**Aim**
Set down the material once more, exactly as it appears.

**Data excerpt**
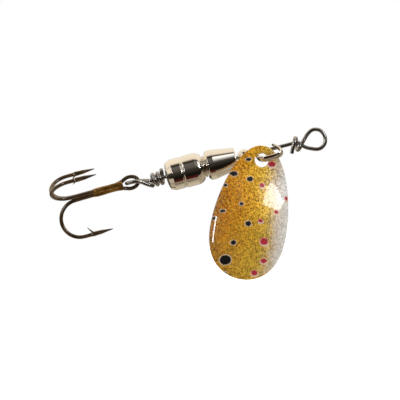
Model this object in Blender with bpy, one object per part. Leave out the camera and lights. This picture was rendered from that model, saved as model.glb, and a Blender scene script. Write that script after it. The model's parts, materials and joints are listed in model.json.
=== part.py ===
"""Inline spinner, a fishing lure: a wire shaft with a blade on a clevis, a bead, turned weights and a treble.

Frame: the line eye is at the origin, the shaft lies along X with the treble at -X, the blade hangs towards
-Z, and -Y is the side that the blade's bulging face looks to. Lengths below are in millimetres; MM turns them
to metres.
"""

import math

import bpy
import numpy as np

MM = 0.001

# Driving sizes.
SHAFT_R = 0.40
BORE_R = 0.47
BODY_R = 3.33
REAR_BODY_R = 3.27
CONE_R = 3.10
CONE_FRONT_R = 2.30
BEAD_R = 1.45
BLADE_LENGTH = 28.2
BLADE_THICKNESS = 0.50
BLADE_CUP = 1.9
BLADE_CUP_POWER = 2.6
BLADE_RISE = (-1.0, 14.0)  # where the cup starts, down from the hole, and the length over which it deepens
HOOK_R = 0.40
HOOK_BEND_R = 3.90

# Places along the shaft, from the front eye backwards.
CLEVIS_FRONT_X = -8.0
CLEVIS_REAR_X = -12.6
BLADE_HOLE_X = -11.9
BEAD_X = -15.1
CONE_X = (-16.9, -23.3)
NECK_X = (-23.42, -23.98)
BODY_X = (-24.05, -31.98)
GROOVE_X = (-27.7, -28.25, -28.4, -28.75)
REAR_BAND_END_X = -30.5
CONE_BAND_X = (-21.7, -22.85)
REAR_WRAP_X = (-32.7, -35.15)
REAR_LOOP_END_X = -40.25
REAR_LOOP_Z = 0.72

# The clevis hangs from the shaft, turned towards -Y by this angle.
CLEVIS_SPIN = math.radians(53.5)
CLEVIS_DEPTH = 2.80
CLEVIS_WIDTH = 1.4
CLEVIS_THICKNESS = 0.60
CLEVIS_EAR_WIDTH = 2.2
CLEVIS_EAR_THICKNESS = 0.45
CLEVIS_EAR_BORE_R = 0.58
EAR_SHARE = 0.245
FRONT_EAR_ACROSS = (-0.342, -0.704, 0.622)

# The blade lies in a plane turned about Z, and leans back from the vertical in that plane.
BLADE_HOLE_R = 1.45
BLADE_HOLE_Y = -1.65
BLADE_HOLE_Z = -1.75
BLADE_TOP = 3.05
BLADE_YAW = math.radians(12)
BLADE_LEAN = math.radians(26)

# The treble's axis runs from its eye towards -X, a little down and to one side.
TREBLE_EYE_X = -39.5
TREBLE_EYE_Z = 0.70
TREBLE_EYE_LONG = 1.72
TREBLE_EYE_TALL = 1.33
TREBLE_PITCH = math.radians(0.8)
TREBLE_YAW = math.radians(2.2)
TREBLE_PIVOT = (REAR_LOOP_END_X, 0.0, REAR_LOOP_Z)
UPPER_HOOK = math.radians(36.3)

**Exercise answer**
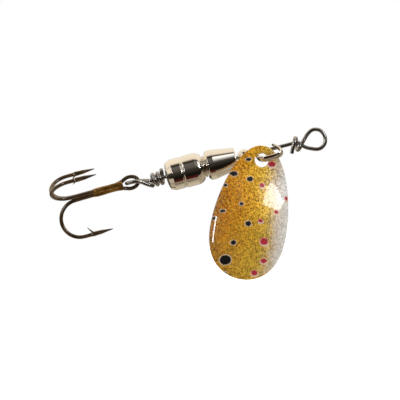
Model this object in Blender with bpy, one object per part. Leave out the camera and lights. This picture was rendered from that model, saved as model.glb, and a Blender scene script. Write that script after it. The model's parts, materials and joints are listed in model.json.
=== part.py ===
"""Inline spinner, a fishing lure: a wire shaft with a blade on a clevis, a bead, turned weights and a treble.

Frame: the line eye is at the origin, the shaft lies along X with the treble at -X, the blade hangs towards
-Z, and -Y is the side that the blade's bulging face looks to. Lengths below are in millimetres; MM turns them
to metres.
"""

import math

import bpy
import numpy as np

MM = 0.001

# Driving sizes.
SHAFT_R = 0.40
BORE_R = 0.47
BODY_R = 3.33
REAR_BODY_R = 3.27
CONE_R = 3.10
CONE_FRONT_R = 2.30
BEAD_R = 1.45
BLADE_LENGTH = 28.2
BLADE_THICKNESS = 0.50
BLADE_CUP = 1.9
BLADE_CUP_POWER = 2.6
BLADE_RISE = (-1.0, 14.0)  # where the cup starts, down from the hole, and the length over which it deepens
HOOK_R = 0.40
HOOK_BEND_R = 3.90

# Places along the shaft, from the front eye backwards.
CLEVIS_FRONT_X = -8.0
CLEVIS_REAR_X = -12.6
BLADE_HOLE_X = -11.9
BEAD_X = -15.1
CONE_X = (-16.9, -23.3)
NECK_X = (-23.42, -23.98)
BODY_X = (-24.05, -31.98)
GROOVE_X = (-27.7, -28.25, -28.4, -28.75)
REAR_BAND_END_X = -30.5
CONE_BAND_X = (-21.7, -22.85)
REAR_WRAP_X = (-32.7, -35.15)
REAR_LOOP_END_X = -40.25
REAR_LOOP_Z = 0.72

# The clevis hangs from the shaft, turned towards -Y by this angle.
CLEVIS_SPIN = math.radians(53.5)
CLEVIS_DEPTH = 2.80
CLEVIS_WIDTH = 1.4
CLEVIS_THICKNESS = 0.60
CLEVIS_EAR_WIDTH = 2.2
CLEVIS_EAR_THICKNESS = 0.45
CLEVIS_EAR_BORE_R = 0.58
EAR_SHARE = 0.245
FRONT_EAR_ACROSS = (-0.342, -0.704, 0.622)

# The blade lies in a plane turned about Z, and leans back from the vertical in that plane.
BLADE_HOLE_R = 1.45
BLADE_HOLE_Y = -1.65
BLADE_HOLE_Z = -1.75
BLADE_TOP = 3.05
BLADE_YAW = math.radians(12)
BLADE_LEAN = math.radians(26)

# The treble's axis runs from its eye towards -X, a little down and to one side.
TREBLE_EYE_X = -39.5
TREBLE_EYE_Z = 0.70
TREBLE_EYE_LONG = 1.72
TREBLE_EYE_TALL = 1.33
TREBLE_PITCH = math.radians(0.8)
TREBLE_YAW = math.radians(2.2)
TREBLE_PIVOT = (REAR_LOOP_END_X, 0.0, REAR_LOOP_Z)
UPPER_HOOK = math.radians(36.3)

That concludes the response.